◆ **Task description**:
In the lines below, find how many contain the word "scene" and report that figure alone.
* Start *
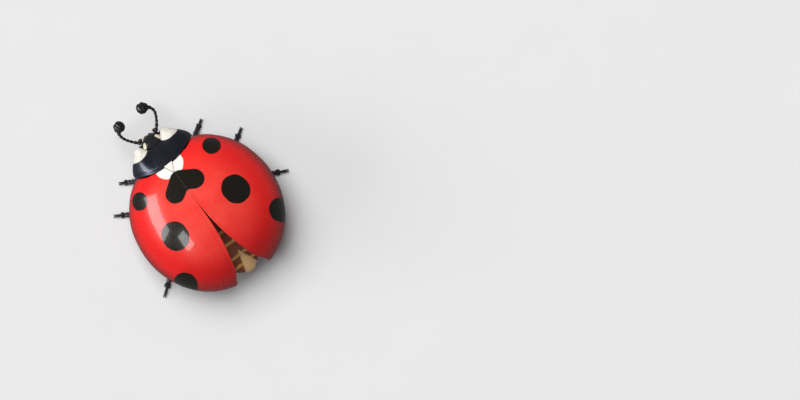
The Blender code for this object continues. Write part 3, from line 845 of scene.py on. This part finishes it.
def abdomenPaint():
    paint = Paint("abdomenBrown", coat=0.15, coatRough=0.25, specular=0.4)
    x, y, z = paint.split(paint.coords)
    wobble = paint.math("ADD", y, paint.times(paint.math("SUBTRACT", paint.noise(5.0, 2.0), 0.5), 0.08))
    across = paint.math("DIVIDE", x, core["halfWidth"])
    wobble = paint.math("SUBTRACT", wobble, paint.times(paint.times(across, across), abdomen["bend"]))
    mottle = paint.noise(7.0, 5.0)
    upper = paint.ramp(paint.math("SUBTRACT", z, 1.2), 0.0, 0.12)
    plates = paint.blend(mottle, (0.200, 0.052, 0.025), (0.270, 0.086, 0.041))
    tan = paint.blend(mottle, (0.85, 0.430, 0.125), (0.70, 0.330, 0.088))
    band = 0.0
    for place in abdomen["backBands"]:
        away = paint.math("ABSOLUTE", paint.math("SUBTRACT", wobble, place))
        band = paint.math("MAXIMUM", band, paint.ramp(away, *abdomen["bandHalf"], 1.0, 0.0))
    back = paint.blend(band, plates, tan)
    under = paint.blend(mottle, (0.007, 0.006, 0.006), (0.020, 0.015, 0.014))
    colour = paint.blend(upper, under, back)
    lines = paint.bump(paint.noise(26.0), 0.010, 0.5)
    normal = paint.bump(paint.pits(14.0), 0.004, 0.4, lines)
    return paint.done(colour, (mottle, 0.36, 0.52), normal)


def abdomenPiece():
    end = core["tailCut"] + core["tailLength"]
    first = core["waist"] - abdomen["overlap"]

    def place(share, angle):
        if share < 0.02:
            return bodyPoint(0, first, rimHeight(first) + 0.3)
        t = (share - 0.02) / 0.98
        y = mix(first, end, math.sin(t * math.pi / 2) if t < 1 else 1)
        bent = y - abdomen["bend"] * (coreSize(y) * math.cos(angle)) ** 2
        back = segmentStep(bent, abdomen["backBands"], abdomen["backStep"]) * smooth(math.sin(angle) * 3)
        under = segmentStep(bent, abdomen["bellyBands"], abdomen["bellyStep"]) * smooth(-math.sin(angle) * 3)
        fade = min(coreSize(y) / 0.12, 1)
        return bodyPoint(*corePoint(y, angle, abdomen["sunk"] + (back + under) * fade))

    makePiece("abdomenSkin", spindle(150, 120, place), abdomenPaint(), ["abdomen", "pygidium"])
    print("abdomen done")


def bellyHairs(material):
    # fine short hairs that lie backwards on the underside
    chance = random.Random(11)
    roots = []
    while len(roots) < abdomen["hairs"]:
        y = chance.uniform(core["thoraxFront"] + 0.1, 3.6)
        angle = -math.pi * chance.uniform(0.06, 0.94)
        point = corePoint(y, angle, abdomen["sunk"] if y > core["waist"] else 0)
        outward = (point - Vector((0, y, rimHeight(y)))).normalized()
        way = (outward * 0.5 + Vector((0, 1, 0))).normalized()
        unwrapped = (0.5 + 0.4 * point.x / 3, 0.5 + 0.4 * (y - 1) / 3)
        roots.append((point - way * 0.01, way, chance.uniform(0.07, 0.13), unwrapped))
    makePiece("bellyHairs", hairShape(roots, abdomen["hairRadius"]), material, ())


def thoraxPaint():
    paint = Paint("thoraxBlack", coat=0.3, coatRough=0.15, specular=0.5)
    coords = paint.mirroredCoords(0.03, 4.0)
    mottle = paint.noise(9.0, 4.0)
    colour = paint.blend(mottle, (0.007, 0.006, 0.006), (0.020, 0.017, 0.017))
    pale = paint.spot(coords, (1.62, -1.28, 1.02), (1.92, -1.05, 1.06), 0.17, 0.03)
    colour = paint.blend(pale, colour, (0.72, 0.66, 0.55))
    normal = paint.bump(paint.noise(24.0, 2.0), 0.005, 0.35, paint.bump(paint.pits(12.0), 0.006, 0.5))
    return paint.done(colour, (mottle, 0.30, 0.44), normal)


hips = (  # place, radii, turn
    ((0.42, -2.24, 0.86), (0.26, 0.17, 0.12), -0.25),
    ((0.62, -1.06, 0.90), (0.25, 0.20, 0.11), 0.0),
    ((0.66, 0.42, 0.87), (0.42, 0.17, 0.10), 0.12),
)
shoulder = ((1.24, -1.98, 1.42), (0.36, 0.40, 0.34), 0.5)


def breastGroove(x, y):
    # seams of the breast plates, seen from below
    x = abs(x)
    middle = bell(x, 0.03) * smooth((y + 1.0) / 0.2) * (1 - smooth((y - 0.1) / 0.2))
    meso = bell(y + 1.35 + 0.12 * x, 0.035)
    flank = bell(x - 1.55 - 0.25 * (y + 1.2), 0.035) * smooth((y + 1.3) / 0.2)
    coxal = bell(y - 0.62 + 0.10 * x, 0.04) * smooth((1.9 - x) / 0.2)
    return 0.045 * max(middle, meso, flank, coxal)


def thoraxPieces(material):
    def place(share, angle):
        if share < 0.02 or share > 0.98:
            y = core["thoraxFront"] if share < 0.5 else core["waist"] - 0.03
            return bodyPoint(0, y, rimHeight(y) + 0.3)
        y = mix(core["thoraxFront"], core["waist"] - 0.03, (share - 0.02) / 0.96)
        point = corePoint(y, angle)
        depth = breastGroove(point.x, y) if math.sin(angle) < 0 else 0
        return bodyPoint(*corePoint(y, angle, -depth))

    makePiece("thoraxCore", spindle(130, 180, place), material, ["thorax"])

    def placeFront(share, angle):
        a = mix(0.22, 0.97, min(max((share - 0.04) / 0.92, 0), 1))
        across = math.asin(math.cos(angle))
        point = shieldPoint(a, across, shield["wall"] + 0.03)
        rim = mix(*shield["rim"], a)
        if math.sin(angle) < 0:
            keel = 0.05 * bell(point.x, 0.10) - 0.025 * bell(abs(point.x) - 0.16, 0.03)
            point.z = rim - (0.44 * math.cos(across) + keel * math.cos(across))
        if share < 0.02 or share > 0.98:
            return bodyPoint(0, shieldPoint(a, 0, 0).y, rim)
        return bodyPoint(*point)

    makePiece("prothoraxBody", spindle(60, 96, placeFront), material, ["prothorax"])
    for name, plates in (("hipJoints", hips), ("shoulderPlates", (shoulder,))):
        shape = bmesh.new()
        for side in (1, -1):
            for (x, y, z), radii, turn in plates:
                addInto(shape, stretched(ball(32, 20), (x * side, y, z), radii, turned(turn * side)))
        makePiece(name, shape, material, ())
    print("thorax done")


def membranePaint():
    paint = Paint("wingMembrane", Alpha=0.62, coat=0.3, coatRough=0.10, specular=0.5)
    shift = paint.vector("SCALE", paint.noise(1.2, colour=True), scale=0.5)
    wobble = paint.vector("ADD", paint.coords, shift)
    vein = paint.ramp(paint.cells(1.1, "DISTANCE_TO_EDGE", wobble), 0.012, 0.05, 1.0, 0.0)
    mottle = paint.noise(5.0, 4.0)
    film = paint.blend(mottle, (0.34, 0.20, 0.075), (0.22, 0.115, 0.045))
    colour = paint.blend(vein, film, (0.075, 0.030, 0.014))
    normal = paint.bump(paint.noise(3.5, 4.0), 0.06, 0.6, paint.bump(vein, 0.02, 0.6))
    return paint.done(colour, (mottle, 0.24, 0.40), normal)


hindWing = dict(sweep=(-30, 72), span=(0, 48), part=0.96, under=0.50, film=0.045, folds=2, foldDepth=0.10,
                roundEnd=16, crease=0.035)


def hindWingPieces(material):
    w = hindWing
    for side, name in sides:
        shape = bmesh.new()
        for fold in range(w["folds"]):
            lift = w["foldDepth"] * fold

            def place(a, b, under):
                end = w["sweep"][1] - 3 * fold - w["roundEnd"] * (abs(2 * b - 0.7) / 1.3) ** 3
                sweep = math.radians(mix(w["sweep"][0], end, a))
                span = math.radians(mix(w["span"][0], w["span"][1] - 4 * fold, b))
                point = domePoint(sweep, span, w["under"] + lift + (w["film"] if under else 0))
                crease = noise.noise(Vector((point.x * 1.4, point.y * 1.1, fold * 7.0 + 3 * side)))
                point.z += w["crease"] * crease * min(a * 8, (1 - a) * 8, 1)
                point.x += (w["part"] - 0.05 * fold) * seamOffset(point.y)
                return bodyPoint(point.x * side, point.y, point.z)

            addInto(shape, plate(60, 30, place))
        makePiece("foldedWing_" + name, shape, material, ["hindwing_" + name])
    print("folded wings done")


wedge = dict(apex=(-0.08, 2.83), half=0.02, corners=(-0.44, 0.26), film=0.035, lift=0.035)


def wedgePaint():
    paint = Paint("wingTip", coat=0.3, coatRough=0.15, specular=0.5)
    mottle = paint.noise(6.0, 4.0)
    x, y = paint.split(paint.coords)[:2]
    apexX, apexY = wedge["apex"]
    fan = paint.math("DIVIDE", paint.math("ADD", x, -apexX), paint.math("ADD", y, 0.5 - apexY))
    ray = paint.math("SINE", paint.times(fan, 44.0))
    colour = paint.blend(mottle, (0.76, 0.49, 0.225), (0.66, 0.41, 0.175))
    colour = paint.blend(paint.ramp(ray, 0.3, 1.0, 0.0, 0.22), colour, (0.40, 0.215, 0.085))
    normal = paint.bump(paint.noise(12.0), 0.010, 0.4, paint.bump(ray, 0.004, 0.4))
    return paint.done(colour, (mottle, 0.30, 0.45), normal)


def wedgePiece():
    # the tips of the folded wings, laid one over the other on the tail
    w = wedge
    wide = core["halfWidth"]
    root = wide * coreSize(core["tailCut"])

    def tailEnd(x):
        return core["tailCut"] + core["tailLength"] * (1 - (abs(x) / root) ** (1 / core["tailTaper"]))

    def place(a, b, under):
        apexX, apexY = w["apex"]
        endX = mix(w["corners"][0], w["corners"][1], b)
        start = Vector((apexX + mix(-w["half"], w["half"], b), apexY + 0.02 * (2 * b - 1) ** 2))
        x, y = start.lerp(Vector((endX, tailEnd(endX) - 0.004)), math.sin(a * math.pi / 2))
        size, step = coreSize(y), 0.002
        slope = (coreSize(y + step) - size) / step
        height = math.sqrt(max(size ** 2 - (x / wide) ** 2, 0))
        outward = Vector((x / wide ** 2, -size * slope, height / core["top"])).normalized()
        lift = w["lift"] * smooth(a * 5) + 0.02 * math.sin(math.pi * b) - (w["film"] if under else 0)
        return bodyPoint(*(Vector((x, y, rimHeight(y) + core["top"] * height)) + outward * lift))

    makePiece("wingTipWedge", plate(60, 30, place), wedgePaint(), ())
    print("wing tips done")


def floorPaint():
    paint = Paint("studioFloor", coat=0, coatRough=0.03, specular=0.1, Roughness=0.85)
    return paint.done(paint.blend(paint.noise(0.35), (0.765, 0.765, 0.765), (0.785, 0.785, 0.785)))


def studio():
    shape = bmesh.new()
    bmesh.ops.create_grid(shape, x_segments=1, y_segments=1, size=300 * mm)
    mesh = bpy.data.meshes.new("studioFloor")
    shape.to_mesh(mesh)
    shape.free()
    mesh.materials.append(floorPaint())
    floor = addObject("studioFloor", mesh)
    floor.visible_glossy = False  # the shell's rim stays deep red instead of mirroring the floor
    world = bpy.data.worlds.new("studioWorld")
    world.use_nodes = True
    sky = world.node_tree.nodes["Background"].inputs
    sky["Color"].default_value = (0.95, 0.97, 1.0, 1)
    sky["Strength"].default_value = lights["world"]
    bpy.context.scene.world = world
    target = bodyPoint(0, 0, 2)
    for name, way, axis, distance, size, brightness, lit in lights["lamps"]:
        lamp = bpy.data.lights.new(name, "AREA")
        lamp.shape = "RECTANGLE"
        lamp.size, lamp.size_y = size[0] * mm, size[1] * mm
        lamp.energy = brightness * math.pi * lamp.size * lamp.size_y
        holder = addObject(name, lamp)
        holder.visible_glossy = lit == "shine"
        holder.visible_diffuse = lit == "shade"
        away = Vector(way).normalized()
        along = (Vector(axis) - away * away.dot(Vector(axis))).normalized()
        turn = Matrix((along.cross(away), along, away)).transposed().to_4x4()
        holder.matrix_world = Matrix.Translation(target + away * distance * mm) @ turn
    print("studio done")


lights = dict(
    world=0.14,
    lamps=(
        # name, direction, long axis, distance, (width, length) in mm, brightness, what it lights
        ("keyShine", (0.84, -0.42, 0.37), (0.31, 0.90, 0.31), 1500, (600, 1350), 8.5, "shine"),
        ("spotShine", (0.632, 0.296, 0.715), (0.0, 1.0, 0.0), 1500, (315, 420), 10.0, "shine"),
        ("keyShade", (0.84, -0.42, 0.37), (0.31, 0.90, 0.31), 1500, (600, 1350), 4.9, "shade"),
        ("topSilk", (0.04, -0.44, 0.90), (1.0, 0.0, 0.0), 1500, (1200, 1200), 5.35, "shade"),
    ),
)
view = dict(heading=142, frameWidth=35.1, lens=300, aside=8.92, below=0.005, levelHeight=2.0)


def shoot():
    camera = bpy.data.cameras.new("viewCamera")
    camera.lens = view["lens"]
    camera.sensor_width = 36
    distance = view["frameWidth"] * mm * view["lens"] / 36
    camera.clip_start = distance * 0.1
    camera.clip_end = distance * 10
    holder = addObject("viewCamera", camera)
    turn = math.radians(view["heading"])
    right = Vector((math.cos(turn), math.sin(turn), 0))
    up = Vector((-math.sin(turn), math.cos(turn), 0))
    target = bodyPoint(0, 0, view["levelHeight"]) + (right * view["aside"] - up * view["below"]) * mm
    holder.matrix_world = Matrix.Translation(target + Vector((0, 0, distance))) @ turned(turn)
    bpy.context.scene.camera = holder


shoot()
studio()
bpy.context.scene.view_settings.view_transform = "Standard"
shellPaint = cuticlePaint("limbBlack", (0.011, 0.010, 0.019))
brownPaint = cuticlePaint("mouthBrown", (0.030, 0.016, 0.010))
feelerPaint = cuticlePaint("feelerBlack", (0.006, 0.006, 0.007), 16.0, 0.24)
footPaint = cuticlePaint("footBlack", (0.013, 0.010, 0.016), 20.0, 0.36)
hairPaint = cuticlePaint("bristle", (0.075, 0.048, 0.028), 30.0, 0.45)
shieldPiece()
scutellumPiece()
wingCases()
headPieces()
mouthPieces(feelerPaint, brownPaint, hairPaint)
feelerPieces(feelerPaint)
legPieces(shellPaint, footPaint, hairPaint)
abdomenPiece()
bellyHairs(hairPaint)
thoraxPieces(thoraxPaint())
hindWingPieces(membranePaint())
wedgePiece()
* End *
◆ **Full solution**:
4